That sounds sharp. It also sounds lazy. It is not true in any careful sense, but it points at something many people feel. Power is concentrating. Wealth is harder to reach. Your boss can feel more like a lord than a peer. So the better question is not “Are we back in feudalism?” but “Where are we drifting toward feudal patterns, and where is that just a bad analogy?”

I might be wrong, but when people say we are moving from capitalism to feudalism, they are usually trying to express a mix of fear and frustration. Wages feel stuck. Housing feels out of reach. A few giant companies seem to set the rules for everyone else. It is tempting to grab the first dramatic phrase that fits that feeling and run with it.

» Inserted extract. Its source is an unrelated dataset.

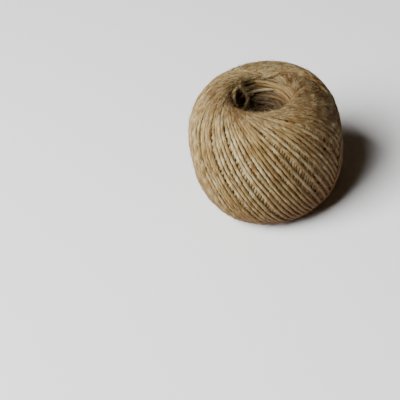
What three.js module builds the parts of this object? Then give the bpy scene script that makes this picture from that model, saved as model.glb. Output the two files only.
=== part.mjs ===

That shortcut is the problem.

Capitalism and feudalism are very different systems. Mixing them up does not help you plan your career, your business, or your investments. It just muddies your thinking and makes you angry without giving you any handle on what to do.

So in this article, I want to walk through what feudalism really was, what capitalism really is, and why people keep claiming one is turning into the other. I will also point out where that claim is on to something and where it becomes misleading. If you care about your own future, that part matters more than abstract theory.

You do not need an economics degree for this. You just need a clear head and a bit of patience with some uncomfortable facts.

What Feudalism Actually Was (Not the Meme Version)

“Feudalism was when peasants worked the land and lords took everything.”

That sentence shows up in a lot of social media posts. It misses most of the structure that made feudalism what it was.

Let me keep it tight and concrete.

Feudalism, in its classic European sense, had a few key features:

1. Land was the main source of wealth.
2. Political power and economic power were tied together.
3. Rights were personal, not universal.

Peasants were often bound to the land. They did not pick employers. They did not move cities for better offers. Their life was mostly decided by birth. A lord had rights over them not because of a contract, but because of tradition, law, and force, all wrapped together.

There was no free labor market in our modern sense. There was service, obligation, and hierarchy. If you refused, the issue was not a broken contract. It was rebellion.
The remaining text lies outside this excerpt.